Nmap offers various scanning techniques. Here are four of the most common types of scans. For more advanced scans, network admins can use the Lua programming language within Nmap to write scripts.
1. TCP SYN scan
A TCP SYN scan is a stealth scan used to determine if ports on a target system are open, closed or filtered. Nmap sends a SYN packet to the target and waits for a response. If the target responds with a SYN/ACK packet, the port is considered open and ready to establish a connection. These connection attempts might not appear in logs, depending on network configurations. If the target responds with an RST packet, the port is closed.
Here is the command to perform a TCP SYN scan:
sudo nmap -sS <<Target_computer_ip_address>>
After the scan, the screen displays information about the port, state and services, as seen in Figure 2.
2. Version detection scan
A version detection scan gathers details about the services and applications running on identified open ports.
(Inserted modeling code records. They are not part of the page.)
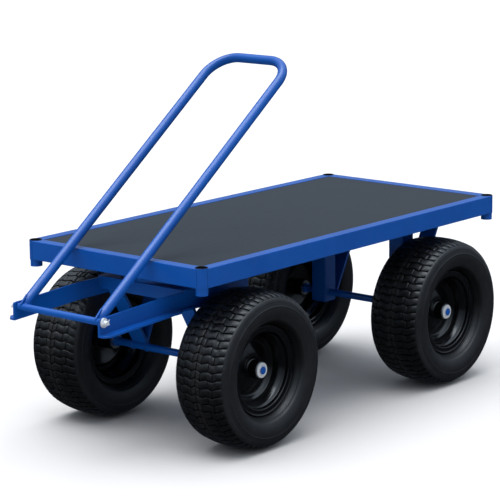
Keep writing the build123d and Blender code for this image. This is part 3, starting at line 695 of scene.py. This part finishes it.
# a dim studio wall that brightens to a pale ceiling
sky = ramp(wt, split.outputs["Z"], [(0.0, (0.035, 0.040, 0.050)), (0.02, (0.16, 0.19, 0.23)), (0.30, (0.31, 0.37, 0.45)), (0.62, (0.72, 0.85, 1.00)), (0.80, (1.35, 1.58, 1.85)), (1.0, (1.35, 1.58, 1.85))])
wt.links.new(sky, bg.inputs["Color"])
bg.inputs["Strength"].default_value = 1.0


def soft_sun(name, toward, strength, spread, colour=(1, 1, 1)):
    """A broad, far softbox: shines along the given direction."""
    d = bpy.data.lights.new(name, "SUN")
    d.energy = strength
    d.angle = radians(spread)
    d.color = colour
    o = bpy.data.objects.new(name, d)
    bpy.context.scene.collection.objects.link(o)
    o.rotation_mode = "QUATERNION"
    o.rotation_quaternion = Vector(toward).to_track_quat("-Z", "Y")
    return o


soft_sun("overhead_softbox", (-0.16, 0.10, -1.0), 3.0, 58.0, (0.90, 0.955, 1.0))

cam_data = bpy.data.cameras.new("photo_camera")
cam = bpy.data.objects.new("photo_camera", cam_data)
bpy.context.scene.collection.objects.link(cam)
bpy.context.scene.camera = cam
AZ, EL, ROLL, FOCAL = radians(130.0665), radians(11.8122), radians(-0.5915), 2232.03
d = Vector((-sin(AZ) * cos(EL), cos(AZ) * cos(EL), -sin(EL)))
r = d.cross(Vector((0, 0, 1))).normalized()
u = r.cross(d)
r2 = r * cos(ROLL) + u * sin(ROLL)
u2 = -r * sin(ROLL) + u * cos(ROLL)
# the deck's middle lies behind the middle of the overall box by this much
deck_lo, deck_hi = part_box("stanchion_sockets")
shift_x = (deck_lo.x + deck_hi.x) / 2
m = Matrix((r2, u2, -d)).transposed().to_4x4()
m.translation = Vector((4.5459 + shift_x, 3.7637, 1.6336))
cam.matrix_world = m
cam_data.sensor_width = 36.0
cam_data.lens = 36.0 * FOCAL / 500.0
cam_data.shift_x = -5.01 / 500.0
cam_data.shift_y = 2.70 / 500.0
cam_data.clip_start, cam_data.clip_end = 0.1, 200.0

bpy.context.scene.view_settings.view_transform = "Standard"

bpy.context.view_layer.update()
lo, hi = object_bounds()
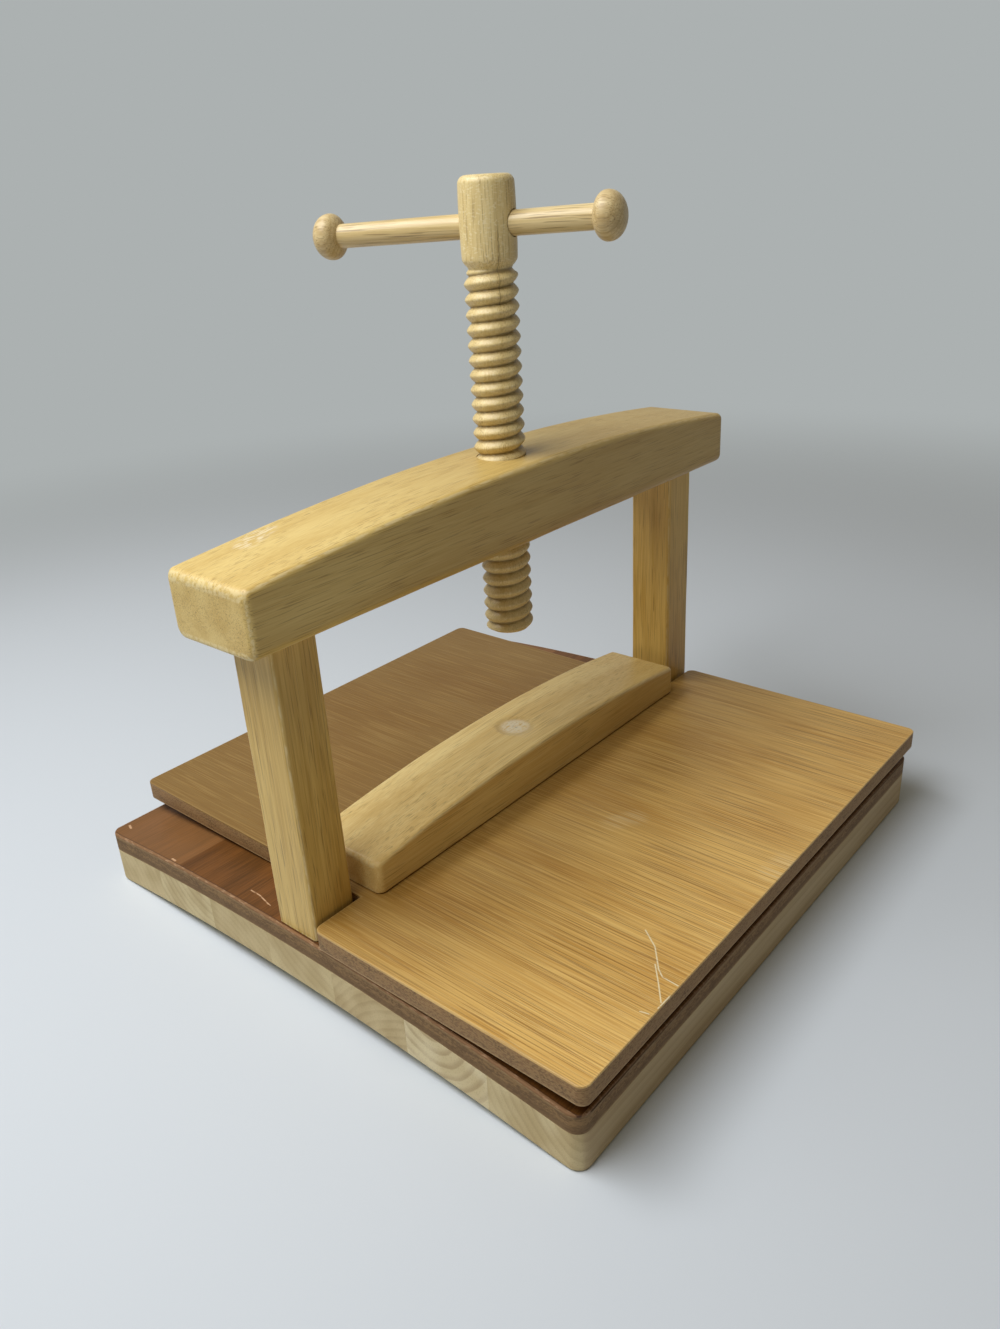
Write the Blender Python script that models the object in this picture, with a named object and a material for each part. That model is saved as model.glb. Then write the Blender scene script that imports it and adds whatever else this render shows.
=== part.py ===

The scan sends probes to open ports and receives responses from the services on those ports, garnering information about the type of services running.
Here is the command to run a version detection scan:
sudo nmap -sV <<Target_computer_ip address>>
In Figure 3, the version detection scan displays a version of Amazon CloudFront with Apache HTTP Server, a web service that speeds up the distribution of static and dynamic content, running on open ports.
3. OS detection scan
An OS detection scan discovers which OS a target network or computer is running. Nmap sends TCP packets with specific characteristics, probes to the target host and determines the OS based on the host's responses. Advanced options of the scan can also detect the specific OS version and potential security risks. This information is useful during network reconnaissance.
Here is the command to run an OS detection scan:
sudo nmap -O <<Target_computer_ip_address>>
In Figure 4, the scan discovered a Microsoft OS.
4. Vulnerability scan
A vulnerability scan detects Common Vulnerabilities and Exposures (CVEs) to discover if a target is vulnerable to attacks. Use -Pn to skip a ping scan, and add --script vuln to run vulnerability detection scripts against the target host.
Here is the command to run a vulnerability scan:
nmap -Pn --script vuln <<Target_computer_ip_address>>
The scan shows the Samba heap overflow vulnerability, CVE-2012-1182, on a Windows 10 system. This information is helpful for network admins to know what is happening on a network or target computer and avoid data leaks with vulnerable systems.
Best practices for network vulnerability discovery
Some companies might prohibit network scanning unless they have an agreement or defined scope with the team performing the scans. Additionally, each country has its own laws and security frameworks. Network admins should always ensure they have proper authorization before running Nmap scans on a network, as unauthorized scanning can lead to legal consequences.
Here are some best practices for successful network vulnerability discovery:
- Choose the right tool. The first step before conducting a scan is to choose a tool that suits your needs. Nmap is commonly used due to its scan accuracy.
- Plan the scan. Always communicate with stakeholders before conducting a scan. It's possible to receive unexpected results without clear goals, scope and duration.
- Run the scan. After planning, choose the type of scan, the targeted IP address, the IP address range -- if it's for the entire network -- and vulnerabilities to detect.
- Scan frequently. Always refer to company policy to plan how often -- and what -- to scan. Is the scan weekly or monthly?
- Analyze the vulnerabilities. Always review the scan and assess which CVEs pose the most risk of data leaks based on their severity.
- Document the scan. After the scan, it's paramount to document. Each scan contains similarities, and documentation helps teams understand previous and future scans.
Nmap is a well-known tool for detecting network vulnerabilities. Network teams can take advantage of the tool by defining a scope for accurate scans, talking with different stakeholders and measuring results for safer networks.